Weston Richburg was my top center in this year's NFL draft and one that I had a solid second-round grade on. Coincidentally, he was also the 43rd overall pick for the New York Giants. Why? Simply because he was a tremendous fit for what I believe offensive coordinator Ben McAdoo will want to do.
So let's look at film of Richburg. I chose to make sections from the Alabama game because that will closely resemble the type of talent and power that Richburg will face in the NFL.
His movement skills and ability to get downfield to block are the best in this draft. Bar none.
You can see him get into his set as he snaps the ball, read the play, and then navigate through the traffic and make a good block. The runner went to the wrong side on this play, if he had cut inside, Richburg bought him at least another five yards. This is what makes me excited about him.
Again, here we're going to see him get out past the line of scrimmage and he's going to get to the second level and spring the running back. He does this quite routinely.
His awareness in terms of identifying blockers is very strong. He has good vision downfield and knows his protections, and that's what allows him to get out in front. You don't see very many college centers able to do this, he's one of the few that does.
Another one of his strengths is his seal blocking. He's a great run blocker if you know how to use him properly. Don't make him drive off the ball. Let the defense do the work for him because he has masterful technique when it comes to simple redirection and sticking.
Look at how he just engages and lets the defensive player rush past the gap and doesn't allow him to drive in. He stands him up perfectly on this running play.
Finally, what I really like about him is his ability to pass protect. He's not the best at taking on nose tackles powerful enough to physically push him back, but he's more than above average at taking on players with good first steps and standing them up. Take a look at this GIF.
The left guard is supposed to help him with the 1 technique on this play, but really just doesn't. Richburg doesn't need him. You see classic knee bend, squared up, good hand fighting, and that technique is what really drove the Giants to take him early.
The biggest issue with Richburg is his strength. He's not a power scheme player and it shows.
Watch as Richburg tries to drive No. 99 only to get pushed backwards. It didn't really affect the play here, but it clearly shows that brute strength is not his game.
Sometimes, Richburg also overextends and as a result he gets knocked down too easily. You never want to see that. He does it here:
It again shows his lack of strength and so his technique fails him, and you see him end up on the ground. I do have to say, however, that this is very, very rare. I rarely saw him on the ground that much.

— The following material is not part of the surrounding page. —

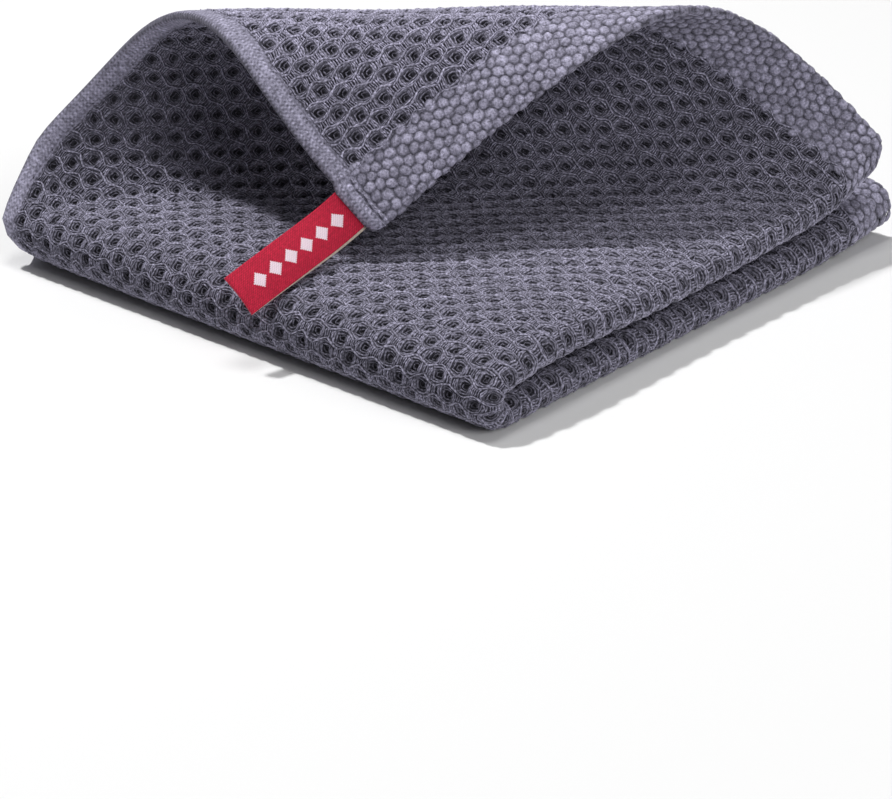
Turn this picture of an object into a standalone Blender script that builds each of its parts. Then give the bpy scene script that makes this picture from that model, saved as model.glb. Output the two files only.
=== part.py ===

Richburg, I think, is a player who is both polished in some areas, and needs polish in others. I think as far as the intangibles go, regarding awareness on run blocking, intelligence for pass protection schemes, and taking good angles out into space, you won't find many better. He's polished in his pass protection technique. He's a smooth mover, which really shows off some nice athleticism. He moves without hesitation and he doesn't look stiff. That really excites me.

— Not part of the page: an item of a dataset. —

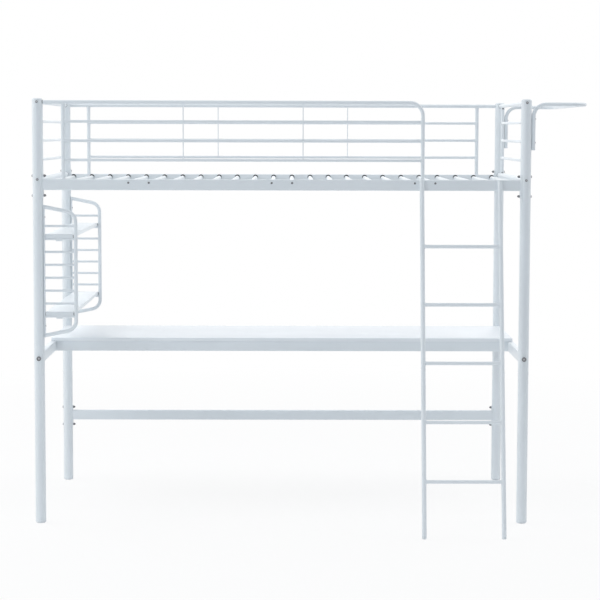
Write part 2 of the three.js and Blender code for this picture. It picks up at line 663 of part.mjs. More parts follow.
function makeShelf(name, rodNumber) {
  const rod = rackRods()[rodNumber - 1];
  const top = rod + RACK_ROD_DIAMETER / 2 + SHELF_RISE;
  const lipFoot = rod + RACK_ROD_DIAMETER / 2 + FIT_GAP;
  const hookFoot = rod - RACK_ROD_DIAMETER / 2 - SHELF_HOOK_DROP;
  const fromX = RACK_STRIP_X + RACK_STRIP_THICKNESS / 2 + SHELF_SIDE_GAP;
  const toX = RACK_OUTER_X - RACK_TUBE_DIAMETER / 2 - SHELF_SIDE_GAP;
  const outside = RACK_ROD_DIAMETER / 2 + FIT_GAP + SHELF_WALL;
  const fromY = FRONT - outside;
  const toY = BACK + outside;
  const hookFromX = (fromX + toX - SHELF_HOOK_WIDTH) / 2;
  const tray = box(point(fromX, fromY, lipFoot), point(toX, toY, top));
  const hooks = [fromY, toY - SHELF_WALL].map((y) => {
    return box(point(hookFromX, y, hookFoot), point(hookFromX + SHELF_HOOK_WIDTH, y + SHELF_WALL, top));
  });
  const hollow = box(
    point(fromX + SHELF_WALL, fromY + SHELF_WALL, lipFoot - SHELF_WALL),
    point(toX - SHELF_WALL, toY - SHELF_WALL, top - SHELF_WALL),
  );
  addPiece(name, cut(join([tray, ...hooks]), [hollow]), powderCoat);
}

// Hanging rail: one tube bent to a loop beyond the foot end, its two legs bolted to the posts
function makeHanger() {
  const far = HANGER_LEG_X + HANGER_REACH;
  const corners = [
    point(HANGER_LEG_X, FRONT, HANGER_LEVEL - HANGER_LEG_LENGTH),
    point(HANGER_LEG_X, FRONT, HANGER_LEVEL),
    point(far, FRONT, HANGER_LEVEL),
    point(far, BACK, HANGER_LEVEL),
    point(HANGER_LEG_X, BACK, HANGER_LEVEL),
    point(HANGER_LEG_X, BACK, HANGER_LEVEL - HANGER_LEG_LENGTH),
  ];
  const bends = [HANGER_LEG_BEND, HANGER_LOOP_BEND, HANGER_LOOP_BEND, HANGER_LEG_BEND];
  addPiece("hanger_rack", bentTube(corners, bends, HANGER_TUBE_DIAMETER), powderCoat);
}

// Ladder: it leans on the front rail, bolted through it, and stands on two plastic feet
const LADDER_REST = RAIL_TOP - BEAM_CORNER; // where the tubes' backs meet the rail's front face
const LADDER_LEAN = Math.atan2(LADDER_FOOT_REACH + LADDER_TOP_Y, LADDER_REST);
const LADDER_RADIUS = LADDER_TUBE_DIAMETER / 2;
const LADDER_UP = point(0, Math.sin(LADDER_LEAN), Math.cos(LADDER_LEAN));
const LADDER_LENGTH = RAIL_TOP / Math.cos(LADDER_LEAN) - LADDER_RADIUS * Math.tan(LADDER_LEAN);

// A point on an upright's axis, at a distance along it from the floor
function ladderPoint(x, along) {
  const restY = LADDER_TOP_Y - LADDER_RADIUS / Math.cos(LADDER_LEAN);
  const foot = point(x, restY - LADDER_REST * Math.tan(LADDER_LEAN), 0);
  return foot.addScaledVector(LADDER_UP, along);
}

function makeLadder() {
  const [left, right] = ladderUprights();
  const start = LADDER_FOOT_RISE + FIT_GAP;
  const uprights = [left, right].map((x) =>
    bar(ladderPoint(x, start), ladderPoint(x, LADDER_LENGTH), LADDER_TUBE_DIAMETER, TUBE_SIDES),
  );
  const rungs = spread(RUNG_FIRST, LADDER_LENGTH - RUNG_LAST, RUNG_COUNT).map((along) =>
    bar(ladderPoint(left, along), ladderPoint(right, along), RUNG_DIAMETER, TUBE_SIDES),
  );
  const bore = LADDER_TUBE_DIAMETER - 2 * LADDER_TUBE_WALL;
  const bores = [left, right].map((x) =>
    bar(ladderPoint(x, 0), ladderPoint(x, LADDER_LENGTH - 2 * LADDER_TUBE_WALL), bore, TUBE_SIDES),
  );
  addPiece("ladder", cut(join([...uprights, ...rungs]), bores), powderCoat);
}

function makeLadderFoot(name, x) {
  const plug = LADDER_RADIUS - LADDER_TUBE_WALL - FIT_GAP;
  const sunk = LADDER_FOOT_ROUNDING; // the moulding starts this far below the floor and is cut flat on it
  const rise = LADDER_FOOT_RISE + sunk;
  const profile = footProfile(LADDER_RADIUS, plug, rise, LADDER_FOOT_PLUG, LADDER_FOOT_ROUNDING);
  const moulding = turned(profile, TUBE_SIDES).translate(0, 0, -sunk).rotateX(-LADDER_LEAN);
  const foot = ladderPoint(x, 0);
  const reach = LADDER_TUBE_DIAMETER;
  const belowFloor = box(point(x - reach, foot.y - reach, -reach), point(x + reach, foot.y + reach, 0));
  addPiece(name, solidOf(moulding.translate(foot.x, foot.y, foot.z)).subtract(belowFloor), whitePlastic);
}

function makePosts() {
  const corners = [
    ["front_left", -HALF_LENGTH, FRONT],
    ["front_right", HALF_LENGTH, FRONT],
    ["back_left", -HALF_LENGTH, BACK],
    ["back_right", HALF_LENGTH, BACK],
  ];
  corners.forEach(([corner, x, y]) => {
    const alongX = y === BACK ? [...RAIL_BOLTS, ...LOWER_BEAM_BOLTS] : RAIL_BOLTS;
    makePost("post_" + corner, x, y, alongX, [DESK_BEAM_CENTRE]);
    makeCap("cap_" + corner, x, y);
    makeFoot("foot_" + corner, x, y);
  });
}

makePosts();
makeRails();
makeSlats();
makeFrontGuard();
makeBackGuard();
makeEndFrame("end_frame_left", -HALF_LENGTH);
makeEndFrame("end_frame_right", HALF_LENGTH);
makeDesk();
makeRackFrame("rack_frame_front", FRONT);
makeRackFrame("rack_frame_back", BACK);
makeShelf("shelf_upper", UPPER_SHELF_ROD);
makeShelf("shelf_lower", LOWER_SHELF_ROD);
makeHanger();
makeLadder();
makeLadderFoot("ladder_foot_left", ladderUprights()[0]);
makeLadderFoot("ladder_foot_right", ladderUprights()[1]);

// The origin is the middle of the whole footprint, on the floor
const extent = new THREE.Box3().setFromObject(bed);
const middle = extent.getCenter(new THREE.Vector3());
bed.position.set(-middle.x, -middle.y, -extent.min.z);
bed.updateMatrixWorld(true);

export default bed;
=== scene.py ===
import math

import bmesh
import bpy
from mathutils import Matrix, Vector


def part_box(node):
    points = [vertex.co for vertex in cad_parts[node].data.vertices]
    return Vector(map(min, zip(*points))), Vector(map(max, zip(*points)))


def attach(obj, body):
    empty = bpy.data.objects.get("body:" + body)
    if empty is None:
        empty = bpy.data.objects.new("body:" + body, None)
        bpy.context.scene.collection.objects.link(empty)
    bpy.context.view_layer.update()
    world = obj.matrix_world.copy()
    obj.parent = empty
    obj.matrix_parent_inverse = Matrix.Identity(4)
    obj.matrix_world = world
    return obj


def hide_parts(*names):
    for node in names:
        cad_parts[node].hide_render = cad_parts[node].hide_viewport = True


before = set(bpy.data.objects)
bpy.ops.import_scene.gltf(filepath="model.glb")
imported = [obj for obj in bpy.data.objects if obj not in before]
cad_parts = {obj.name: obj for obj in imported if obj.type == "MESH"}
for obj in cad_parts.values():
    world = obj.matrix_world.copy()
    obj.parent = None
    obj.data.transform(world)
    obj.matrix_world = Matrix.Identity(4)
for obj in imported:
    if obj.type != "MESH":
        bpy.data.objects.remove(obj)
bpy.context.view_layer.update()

# Sizes in millimetres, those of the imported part, in the bed's own frame:
# x from its middle, y from the front posts' axes, z from the floor
FIT_GAP = 0.3
SUNK = 1.6  # how far a tube's end goes into what it is welded or fastened to

HALF_LENGTH = 1014
FRONT = 0
BACK = 1010
POST_RADIUS = 22
POST_SEAT = POST_RADIUS + FIT_GAP
BED_HEIGHT = 1781
CAP_ROUNDING = 8
CAP_CROWN = 0.5
CAP_PLUG_INSET = 1.2
FOOT_RISE = 10
FOOT_ROUNDING = 7
FOOT_STEP = 0.8
FOOT_PLUG_INSET = 0.9

BEAM_HEIGHT = 45
BEAM_THICKNESS = 25
BEAM_CORNER = 4
RAIL_TOP = 1446
LOWER_BEAM_TOP = 332
DESK_BEAM_TOP = 720

SADDLE_HEIGHT = 98
SADDLE_WALL = 2.5
SADDLE_WRAP = math.radians(41)
SADDLE_CORNER = 12
SADDLE_DROP = 4
SADDLE_BOLT_PITCH = 82
SADDLE_EDGE = 0.7
SADDLE_CLEARANCE = 0.05
CHAMFER_SHARE = 0.3  # place of a rounded edge's middle ring, as a share of the edge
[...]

At the same time, he could stand to get stronger. He gets shoved back when he tries to drive a defender off the ball. Sometimes, when he's out to help a teammate, he neglects to pick up a blitzer so his awareness in pass protection could use some coaching up.Overall, however, I struggle to find any holes in his game that can't be fixed. He seems to have the requisite athleticism, toughness, and intelligence to be very good, for quite some time. We can argue about the upside with this pick, but for these reasons, I don't think he's a bad one at all.